> **What needs to be done**:
Output every entry exactly, from the first line to the last.

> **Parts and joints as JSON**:
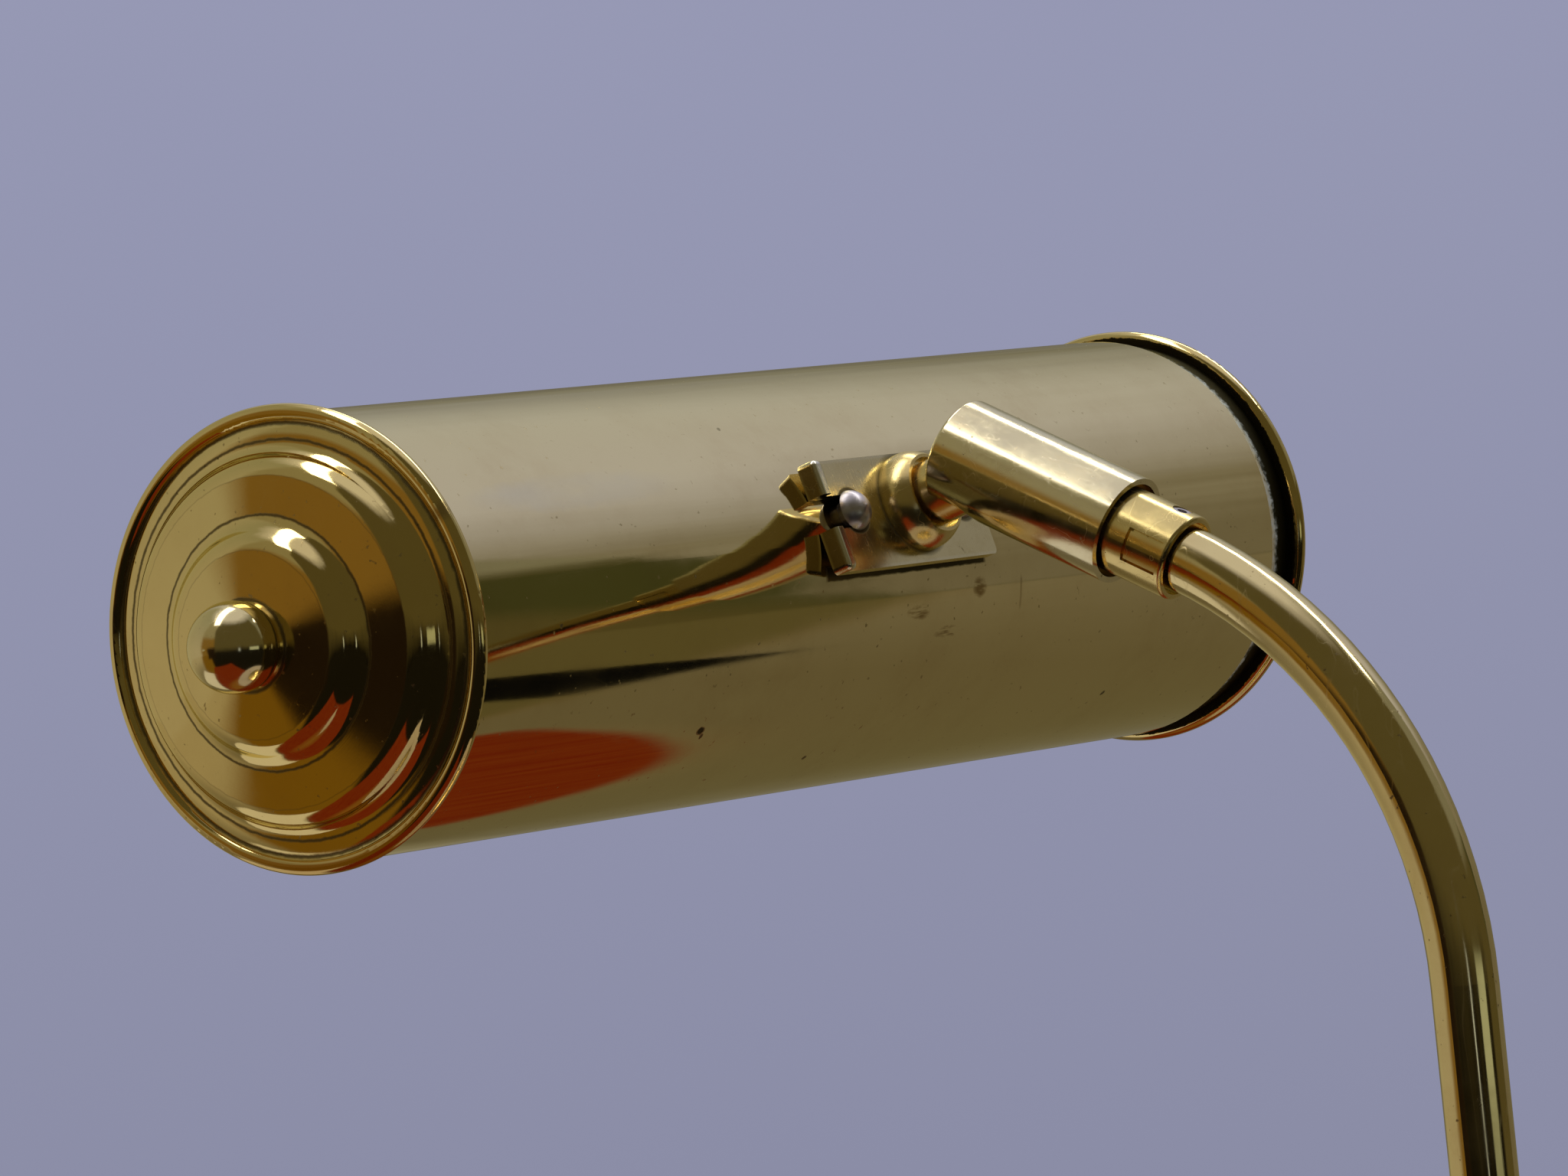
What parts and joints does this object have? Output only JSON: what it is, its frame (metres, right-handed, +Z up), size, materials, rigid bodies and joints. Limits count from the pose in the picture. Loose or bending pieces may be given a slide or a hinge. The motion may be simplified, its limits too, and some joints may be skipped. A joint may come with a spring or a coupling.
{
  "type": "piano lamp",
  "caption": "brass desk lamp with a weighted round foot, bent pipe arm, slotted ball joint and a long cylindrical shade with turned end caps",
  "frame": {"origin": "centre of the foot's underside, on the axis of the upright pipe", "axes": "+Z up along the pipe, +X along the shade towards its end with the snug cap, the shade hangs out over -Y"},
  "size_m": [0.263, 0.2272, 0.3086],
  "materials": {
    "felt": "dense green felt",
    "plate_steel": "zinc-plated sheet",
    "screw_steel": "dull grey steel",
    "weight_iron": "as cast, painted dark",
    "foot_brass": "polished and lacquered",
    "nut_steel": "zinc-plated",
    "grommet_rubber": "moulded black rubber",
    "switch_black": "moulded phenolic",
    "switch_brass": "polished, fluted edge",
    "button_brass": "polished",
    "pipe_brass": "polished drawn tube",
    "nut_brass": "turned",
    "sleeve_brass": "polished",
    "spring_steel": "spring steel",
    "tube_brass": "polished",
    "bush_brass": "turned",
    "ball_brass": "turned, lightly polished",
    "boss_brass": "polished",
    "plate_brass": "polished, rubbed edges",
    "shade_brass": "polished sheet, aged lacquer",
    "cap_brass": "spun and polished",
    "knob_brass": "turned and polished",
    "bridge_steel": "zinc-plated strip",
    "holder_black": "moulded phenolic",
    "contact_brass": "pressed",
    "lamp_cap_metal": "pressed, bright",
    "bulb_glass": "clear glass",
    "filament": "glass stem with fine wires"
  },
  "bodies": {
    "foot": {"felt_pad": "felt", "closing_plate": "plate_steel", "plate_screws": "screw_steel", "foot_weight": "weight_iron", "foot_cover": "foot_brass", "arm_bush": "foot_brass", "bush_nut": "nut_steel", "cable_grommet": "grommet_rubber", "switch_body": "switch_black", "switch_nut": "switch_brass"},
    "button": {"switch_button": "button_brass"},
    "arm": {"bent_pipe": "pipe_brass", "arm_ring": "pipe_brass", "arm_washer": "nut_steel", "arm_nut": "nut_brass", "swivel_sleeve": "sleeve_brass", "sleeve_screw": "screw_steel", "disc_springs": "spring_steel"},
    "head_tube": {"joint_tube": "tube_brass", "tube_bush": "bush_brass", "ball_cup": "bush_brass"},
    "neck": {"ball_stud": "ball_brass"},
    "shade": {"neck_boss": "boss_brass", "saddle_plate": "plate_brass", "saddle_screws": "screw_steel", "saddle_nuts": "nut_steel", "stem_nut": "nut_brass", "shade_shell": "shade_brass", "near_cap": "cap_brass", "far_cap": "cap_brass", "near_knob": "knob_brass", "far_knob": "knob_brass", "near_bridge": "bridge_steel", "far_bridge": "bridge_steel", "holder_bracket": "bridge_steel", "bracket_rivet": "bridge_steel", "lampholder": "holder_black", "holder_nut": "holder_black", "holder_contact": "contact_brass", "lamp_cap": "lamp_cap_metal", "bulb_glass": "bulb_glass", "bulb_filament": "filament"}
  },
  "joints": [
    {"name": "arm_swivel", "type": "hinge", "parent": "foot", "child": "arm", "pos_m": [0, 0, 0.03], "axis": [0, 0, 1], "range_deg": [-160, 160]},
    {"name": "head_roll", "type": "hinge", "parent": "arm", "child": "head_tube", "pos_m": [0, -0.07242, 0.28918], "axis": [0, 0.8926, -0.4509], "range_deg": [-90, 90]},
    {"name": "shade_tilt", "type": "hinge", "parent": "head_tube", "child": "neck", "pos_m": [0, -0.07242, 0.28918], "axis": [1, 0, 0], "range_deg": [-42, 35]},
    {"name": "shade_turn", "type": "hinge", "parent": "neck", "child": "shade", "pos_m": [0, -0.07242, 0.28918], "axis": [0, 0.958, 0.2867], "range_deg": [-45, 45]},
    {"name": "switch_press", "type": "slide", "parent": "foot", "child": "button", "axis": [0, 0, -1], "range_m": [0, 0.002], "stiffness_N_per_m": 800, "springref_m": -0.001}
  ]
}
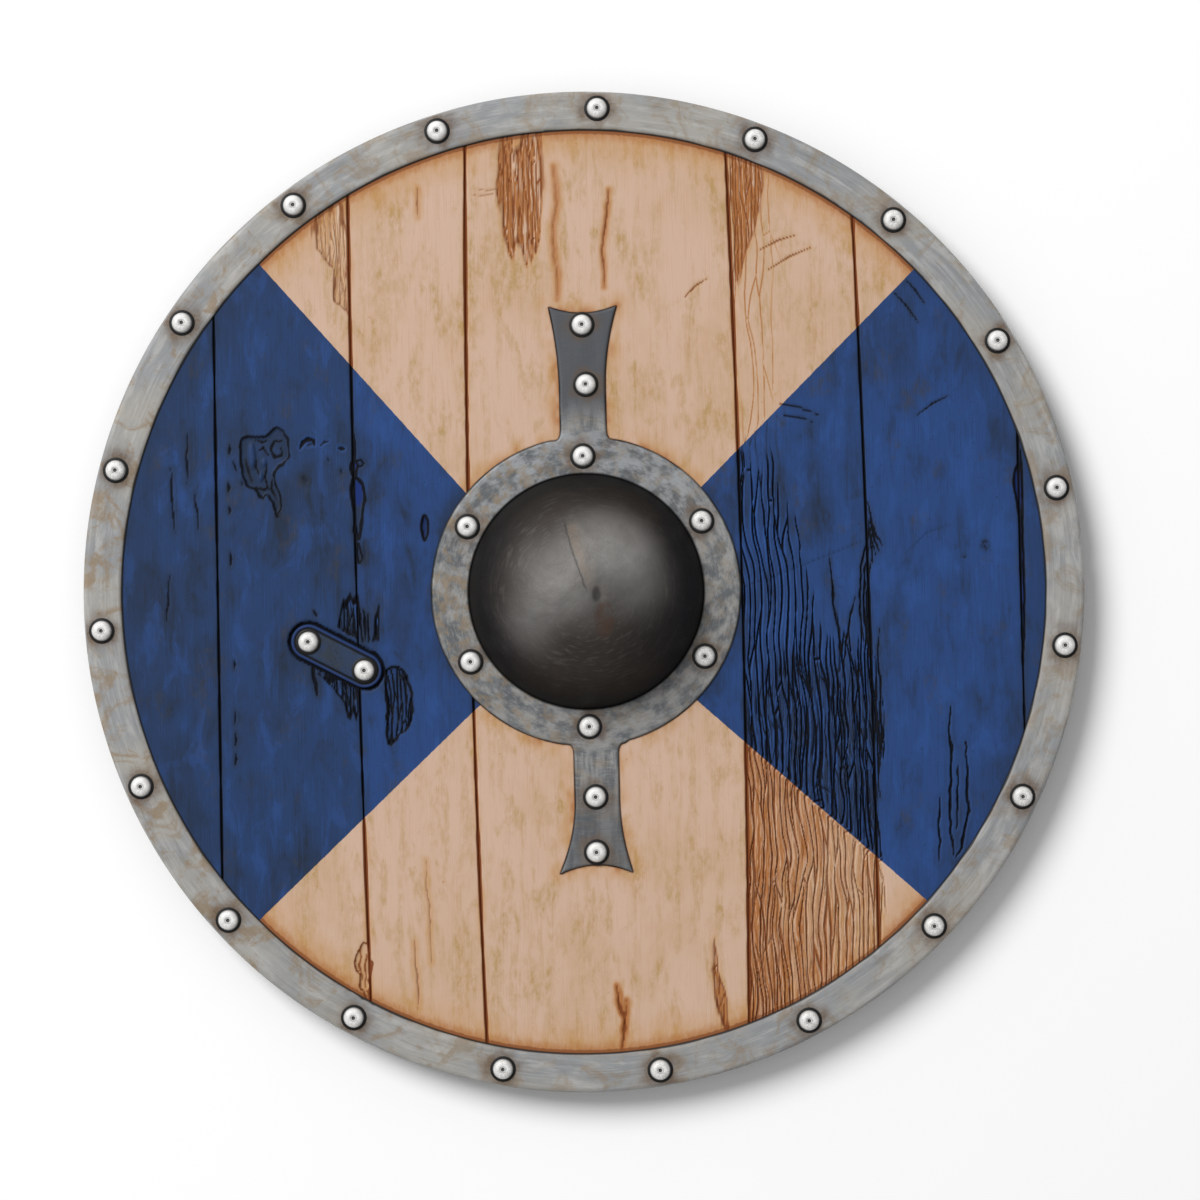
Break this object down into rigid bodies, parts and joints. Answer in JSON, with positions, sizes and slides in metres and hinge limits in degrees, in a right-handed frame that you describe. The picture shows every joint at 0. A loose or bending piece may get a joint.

> **Output below**:
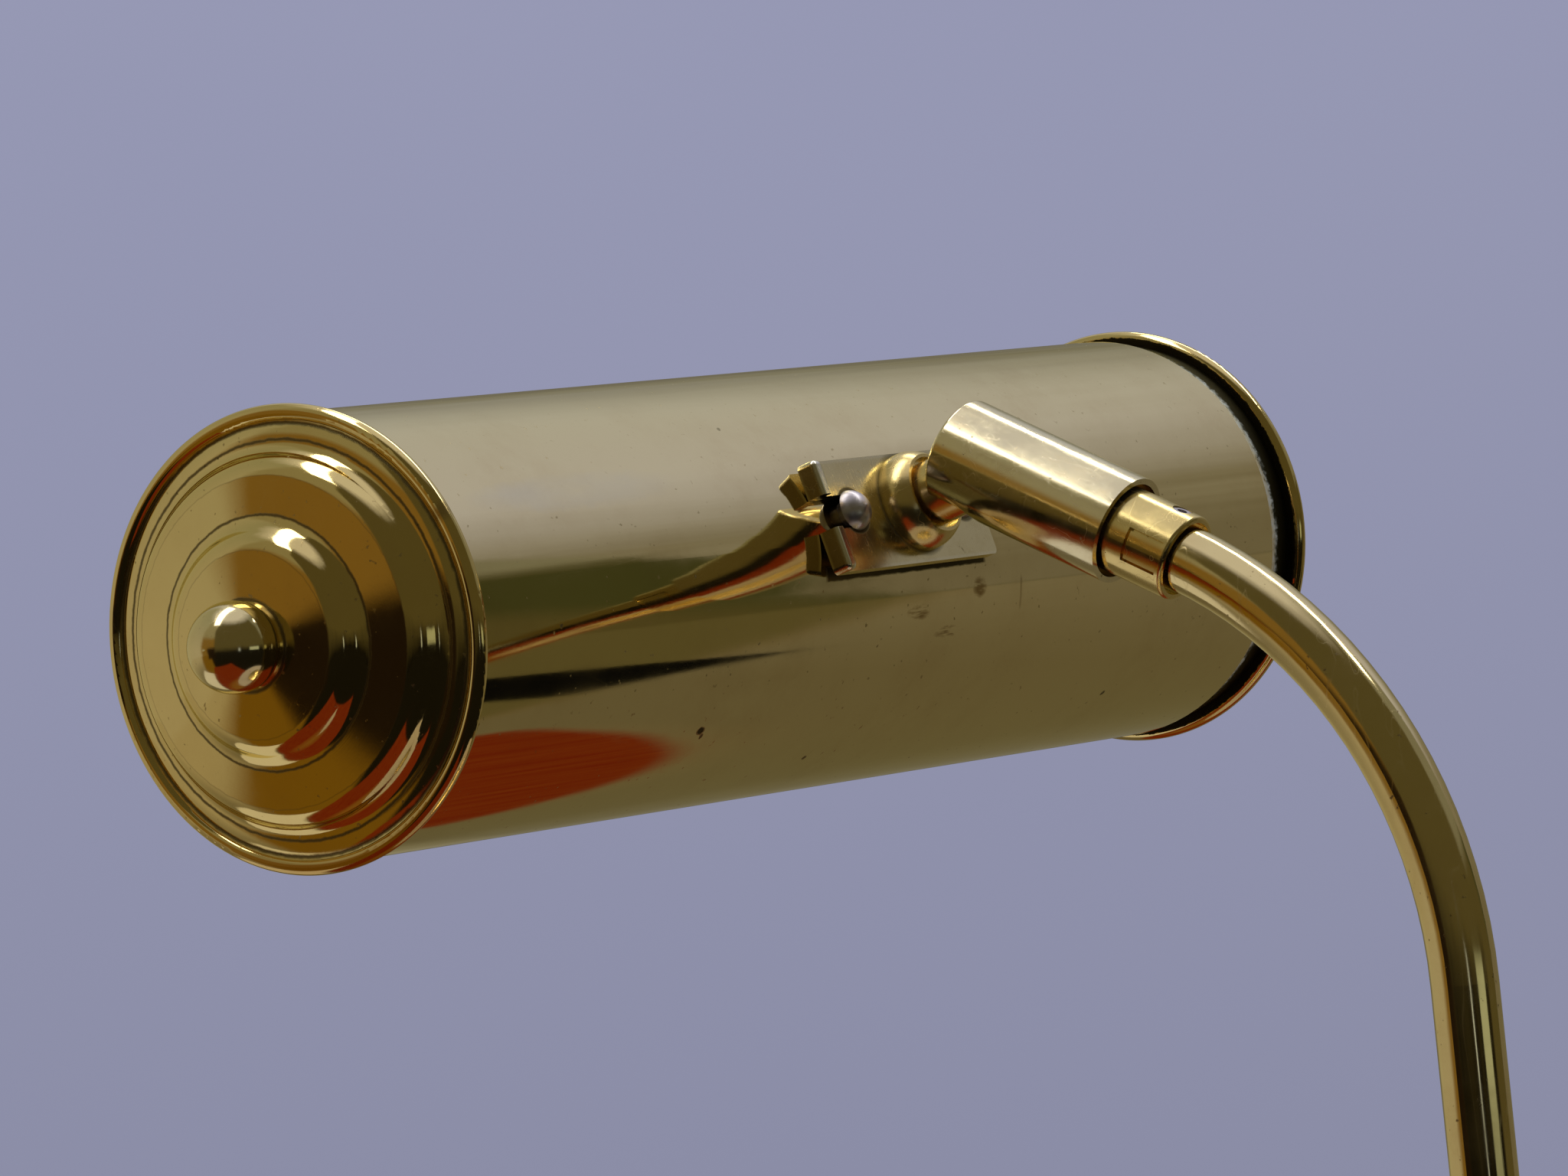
What parts and joints does this object have? Output only JSON: what it is, its frame (metres, right-handed, +Z up), size, materials, rigid bodies and joints. Limits count from the pose in the picture. Loose or bending pieces may be given a slide or a hinge. The motion may be simplified, its limits too, and some joints may be skipped. A joint may come with a spring or a coupling.
{
  "type": "piano lamp",
  "caption": "brass desk lamp with a weighted round foot, bent pipe arm, slotted ball joint and a long cylindrical shade with turned end caps",
  "frame": {"origin": "centre of the foot's underside, on the axis of the upright pipe", "axes": "+Z up along the pipe, +X along the shade towards its end with the snug cap, the shade hangs out over -Y"},
  "size_m": [0.263, 0.2272, 0.3086],
  "materials": {
    "felt": "dense green felt",
    "plate_steel": "zinc-plated sheet",
    "screw_steel": "dull grey steel",
    "weight_iron": "as cast, painted dark",
    "foot_brass": "polished and lacquered",
    "nut_steel": "zinc-plated",
    "grommet_rubber": "moulded black rubber",
    "switch_black": "moulded phenolic",
    "switch_brass": "polished, fluted edge",
    "button_brass": "polished",
    "pipe_brass": "polished drawn tube",
    "nut_brass": "turned",
    "sleeve_brass": "polished",
    "spring_steel": "spring steel",
    "tube_brass": "polished",
    "bush_brass": "turned",
    "ball_brass": "turned, lightly polished",
    "boss_brass": "polished",
    "plate_brass": "polished, rubbed edges",
    "shade_brass": "polished sheet, aged lacquer",
    "cap_brass": "spun and polished",
    "knob_brass": "turned and polished",
    "bridge_steel": "zinc-plated strip",
    "holder_black": "moulded phenolic",
    "contact_brass": "pressed",
    "lamp_cap_metal": "pressed, bright",
    "bulb_glass": "clear glass",
    "filament": "glass stem with fine wires"
  },
  "bodies": {
    "foot": {"felt_pad": "felt", "closing_plate": "plate_steel", "plate_screws": "screw_steel", "foot_weight": "weight_iron", "foot_cover": "foot_brass", "arm_bush": "foot_brass", "bush_nut": "nut_steel", "cable_grommet": "grommet_rubber", "switch_body": "switch_black", "switch_nut": "switch_brass"},
    "button": {"switch_button": "button_brass"},
    "arm": {"bent_pipe": "pipe_brass", "arm_ring": "pipe_brass", "arm_washer": "nut_steel", "arm_nut": "nut_brass", "swivel_sleeve": "sleeve_brass", "sleeve_screw": "screw_steel", "disc_springs": "spring_steel"},
    "head_tube": {"joint_tube": "tube_brass", "tube_bush": "bush_brass", "ball_cup": "bush_brass"},
    "neck": {"ball_stud": "ball_brass"},
    "shade": {"neck_boss": "boss_brass", "saddle_plate": "plate_brass", "saddle_screws": "screw_steel", "saddle_nuts": "nut_steel", "stem_nut": "nut_brass", "shade_shell": "shade_brass", "near_cap": "cap_brass", "far_cap": "cap_brass", "near_knob": "knob_brass", "far_knob": "knob_brass", "near_bridge": "bridge_steel", "far_bridge": "bridge_steel", "holder_bracket": "bridge_steel", "bracket_rivet": "bridge_steel", "lampholder": "holder_black", "holder_nut": "holder_black", "holder_contact": "contact_brass", "lamp_cap": "lamp_cap_metal", "bulb_glass": "bulb_glass", "bulb_filament": "filament"}
  },
  "joints": [
    {"name": "arm_swivel", "type": "hinge", "parent": "foot", "child": "arm", "pos_m": [0, 0, 0.03], "axis": [0, 0, 1], "range_deg": [-160, 160]},
    {"name": "head_roll", "type": "hinge", "parent": "arm", "child": "head_tube", "pos_m": [0, -0.07242, 0.28918], "axis": [0, 0.8926, -0.4509], "range_deg": [-90, 90]},
    {"name": "shade_tilt", "type": "hinge", "parent": "head_tube", "child": "neck", "pos_m": [0, -0.07242, 0.28918], "axis": [1, 0, 0], "range_deg": [-42, 35]},
    {"name": "shade_turn", "type": "hinge", "parent": "neck", "child": "shade", "pos_m": [0, -0.07242, 0.28918], "axis": [0, 0.958, 0.2867], "range_deg": [-45, 45]},
    {"name": "switch_press", "type": "slide", "parent": "foot", "child": "button", "axis": [0, 0, -1], "range_m": [0, 0.002], "stiffness_N_per_m": 800, "springref_m": -0.001}
  ]
}
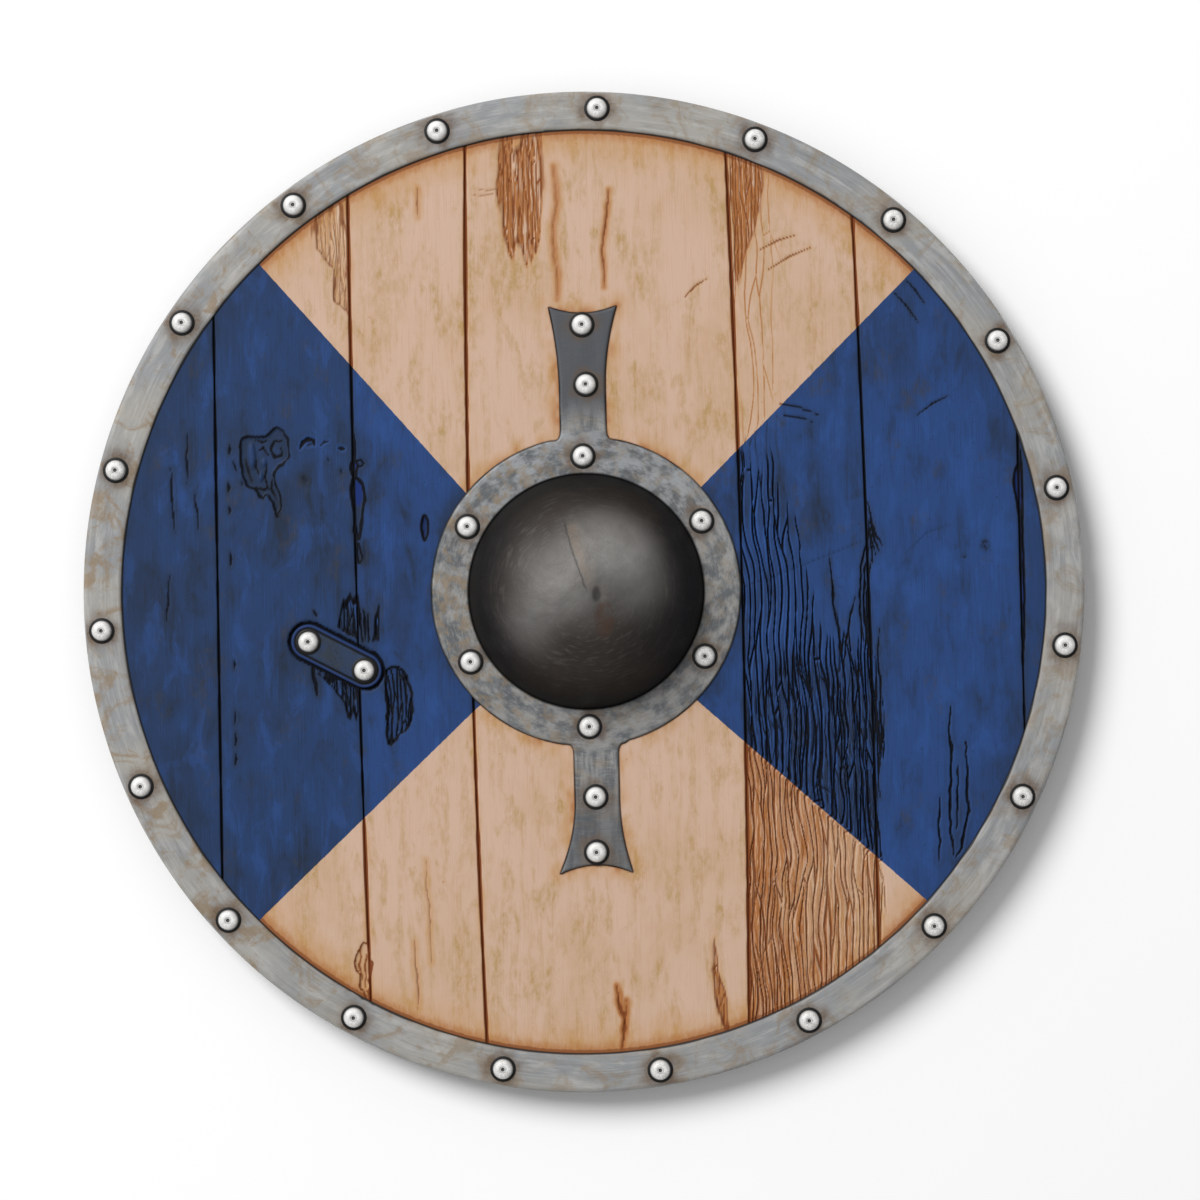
Break this object down into rigid bodies, parts and joints. Answer in JSON, with positions, sizes and slides in metres and hinge limits in degrees, in a right-handed frame that you describe. The picture shows every joint at 0. A loose or bending piece may get a joint.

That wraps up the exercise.